Quite what else the new AMD Navi GPU technology is going to offer, besides its 7nm transistors, is still unknown outside of Austin. AMD have repeatedly said that Navi is going to be their real game-changing GPU architecture, however, which leads us to believe that we’re not going to see the traditional monolithic silicon design that’s been the hallmark of modern graphics cards.

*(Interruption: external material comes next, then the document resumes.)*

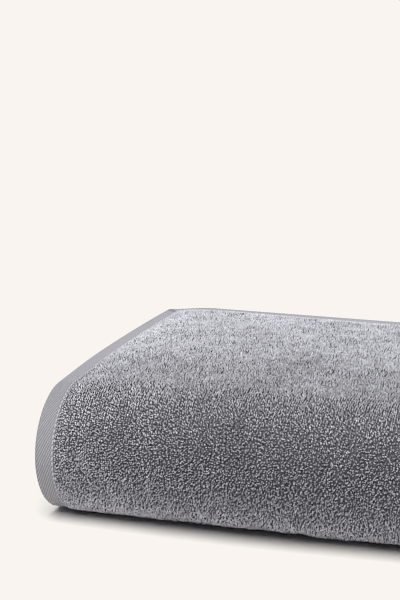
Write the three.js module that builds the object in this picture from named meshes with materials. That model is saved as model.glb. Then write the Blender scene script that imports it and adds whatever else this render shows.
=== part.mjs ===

While Vega is essentially a modified version of the 14nm Polaris GPU, redesigned for higher clockspeeds, AMD also introduced their high-speed Infinity Fabric interconnect into their graphics chips for the first time. They’ve gone on record saying that it will form the basis of all their future ASIC designs, and we’ve gone on record as to why we think that’s a big signal as to how they’re going to get the Navi architecture out quickly.
They’re going modular.
The AMD Vega GPUs could then be the last big graphics chip they design, with Navi being formed of different modules connected via the threads of Infinity Fabric. That would enable AMD to have multiple dedicated 7nm Navi GPU cores, with the rest of the chip made of existing, easy-to-manufacture 14nm (or even larger) silicon. That could potentially cut down any potential yield issues associated with a brand new production process on a complex GPU design, and mean they don’t have to create a 7nm graphics processor with all the video accelerator and PCIe and memory controllers inside it.
That would allow AMD to get the Navi GPU designs ready for manufacturing by the end of the summer next year, with consumer-focused Radeon RX Navi GPUs ready to roll for the holidays.
Exciting, eh? And all we’ve got to look forward to this year is the imminent release of Nvidia’s GTX 1070 Ti.